そんな惑う私だが、この頃、親会社の総合営部の部長Tさん、このオッサンと仕事で会う機会が多かった。
そんなある日、駅のホームで、私は九谷焼展のポスターを眺めていた。
たまたま駅で電車を一緒に待っていたTさんが嬉しそうに話しかけてきた。
「なに、お前、焼き物に興味あるのか?」
「九谷焼は金沢ですよね、緑がいい」前日偶然にもNHKの特集を観ていた。
「おおぉ、そうだ、よく知っているな、お前、時間あるか?」
「これから、この展示会へ行くぞ」と言う。
ぐいぐいと顔を寄せる。圧が凄いオッサンだった。
その後、青山辺りのオープンカフェで一緒にコーヒーを飲む。
Tさんに名刺を渡された。名刺に書かれた株式会社は1年前に作ったと言う。
「今の会社は、縦割り組織で自由に動けない、お前、ここで学校の仕事を俺の代わりにやらないか?」
なんと、新しい会社へのお誘いだった。ターゲットは学校の情報システムや設備システムの構築だ。これで社内も含めて3度目の事業の立ち上げに絡むことになるが、今度は社外だった。
「考えます」と私は答えた。
そして月日が流れ、2003年の春に会社は大きな組織変更がおこなわれると噂された。その時点で、早期退職者の募集もあると聞く。私は腹を括って、乗ってみることにした。
子供の教育費
その後、Tさんはこの会社の社長となり、会社は潰れずに10年経った2012年。その時点で、息子は大学2年、娘1は高校2年、娘2は中学2年
息子は私学の生物系の大学、娘達は私学の中高一貫の女子校。また娘2はある不治の病を抱えている。

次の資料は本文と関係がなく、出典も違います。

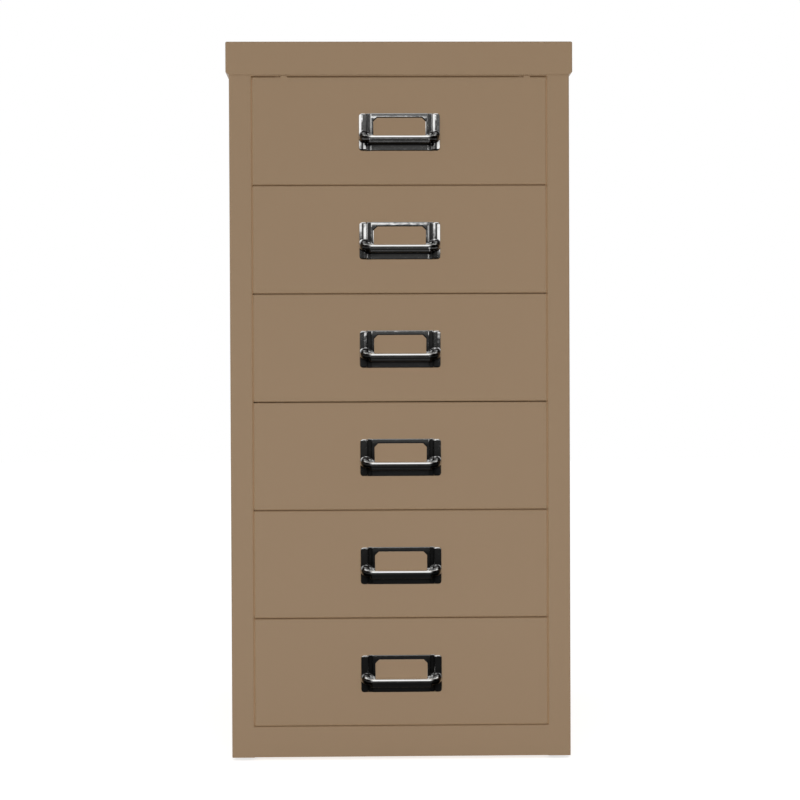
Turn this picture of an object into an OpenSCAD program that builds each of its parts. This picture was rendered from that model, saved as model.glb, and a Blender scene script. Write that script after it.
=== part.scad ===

2004年から2020年までの資金計画を作ってはいるが、この時期は赤字だった。私は不安だった。そんな時、Tさんと食事中に弱音を吐いた。震災後、世の中がおかしくなっている頃だった。
「今、教育費が赤字で貯金を切り崩しているし、不安です」
それを聞いたTさん、このオッサンも子供が、息子、娘、娘と3人いる。息子は歯科医院で成功している。娘達は私学の中高一貫の女子校で、某有名私学の女子大を卒業している。
流石に家計は大変だったようだ。その経験からの言葉だった。
「IKEちゃん、大丈夫だから、子供達がお金を持ってきてくれるから」
意味不明の言葉で励まされた。
あれから13年の2025年、今なら分かる。親は子供の未来のために全力で働く。だから何とかなる。今頃、身をもって理解した言葉だった。
独り身だったらここまで頑張りはしない。私の性格から「FIREだ!」と言っているだろう。